**WORK TO DO:**
Write each line out exactly, leaving none out.

**PROVIDED MATERIAL:**
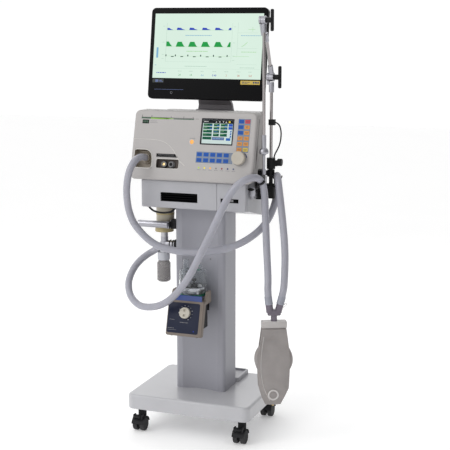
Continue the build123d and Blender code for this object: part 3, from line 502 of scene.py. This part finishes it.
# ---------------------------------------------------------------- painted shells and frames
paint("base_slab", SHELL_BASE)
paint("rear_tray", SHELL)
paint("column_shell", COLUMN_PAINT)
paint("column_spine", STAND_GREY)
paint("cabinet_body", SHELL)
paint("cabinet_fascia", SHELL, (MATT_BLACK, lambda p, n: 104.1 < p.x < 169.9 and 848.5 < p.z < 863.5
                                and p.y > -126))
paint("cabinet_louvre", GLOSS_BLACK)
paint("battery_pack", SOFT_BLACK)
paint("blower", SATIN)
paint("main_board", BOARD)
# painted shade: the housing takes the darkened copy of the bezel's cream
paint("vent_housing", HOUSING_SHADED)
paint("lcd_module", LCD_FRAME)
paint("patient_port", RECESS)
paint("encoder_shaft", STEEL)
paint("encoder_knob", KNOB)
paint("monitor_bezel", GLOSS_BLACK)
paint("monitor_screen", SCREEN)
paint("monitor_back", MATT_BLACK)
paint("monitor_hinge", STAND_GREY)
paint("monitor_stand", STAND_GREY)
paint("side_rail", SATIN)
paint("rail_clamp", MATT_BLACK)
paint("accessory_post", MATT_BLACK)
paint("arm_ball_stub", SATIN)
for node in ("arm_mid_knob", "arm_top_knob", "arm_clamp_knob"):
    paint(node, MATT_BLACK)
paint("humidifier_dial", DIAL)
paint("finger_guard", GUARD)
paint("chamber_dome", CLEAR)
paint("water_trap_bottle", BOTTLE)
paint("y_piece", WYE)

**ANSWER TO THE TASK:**
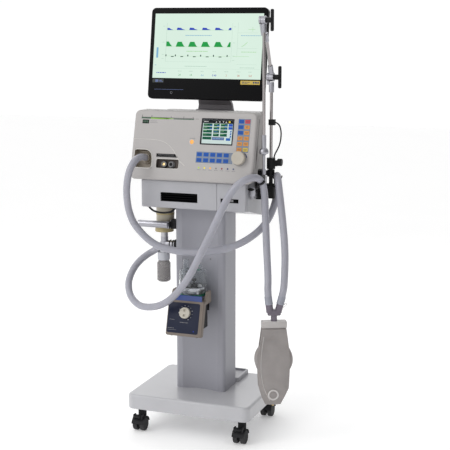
Continue the build123d and Blender code for this object: part 3, from line 502 of scene.py. This part finishes it.
# ---------------------------------------------------------------- painted shells and frames
paint("base_slab", SHELL_BASE)
paint("rear_tray", SHELL)
paint("column_shell", COLUMN_PAINT)
paint("column_spine", STAND_GREY)
paint("cabinet_body", SHELL)
paint("cabinet_fascia", SHELL, (MATT_BLACK, lambda p, n: 104.1 < p.x < 169.9 and 848.5 < p.z < 863.5
                                and p.y > -126))
paint("cabinet_louvre", GLOSS_BLACK)
paint("battery_pack", SOFT_BLACK)
paint("blower", SATIN)
paint("main_board", BOARD)
# painted shade: the housing takes the darkened copy of the bezel's cream
paint("vent_housing", HOUSING_SHADED)
paint("lcd_module", LCD_FRAME)
paint("patient_port", RECESS)
paint("encoder_shaft", STEEL)
paint("encoder_knob", KNOB)
paint("monitor_bezel", GLOSS_BLACK)
paint("monitor_screen", SCREEN)
paint("monitor_back", MATT_BLACK)
paint("monitor_hinge", STAND_GREY)
paint("monitor_stand", STAND_GREY)
paint("side_rail", SATIN)
paint("rail_clamp", MATT_BLACK)
paint("accessory_post", MATT_BLACK)
paint("arm_ball_stub", SATIN)
for node in ("arm_mid_knob", "arm_top_knob", "arm_clamp_knob"):
    paint(node, MATT_BLACK)
paint("humidifier_dial", DIAL)
paint("finger_guard", GUARD)
paint("chamber_dome", CLEAR)
paint("water_trap_bottle", BOTTLE)
paint("y_piece", WYE)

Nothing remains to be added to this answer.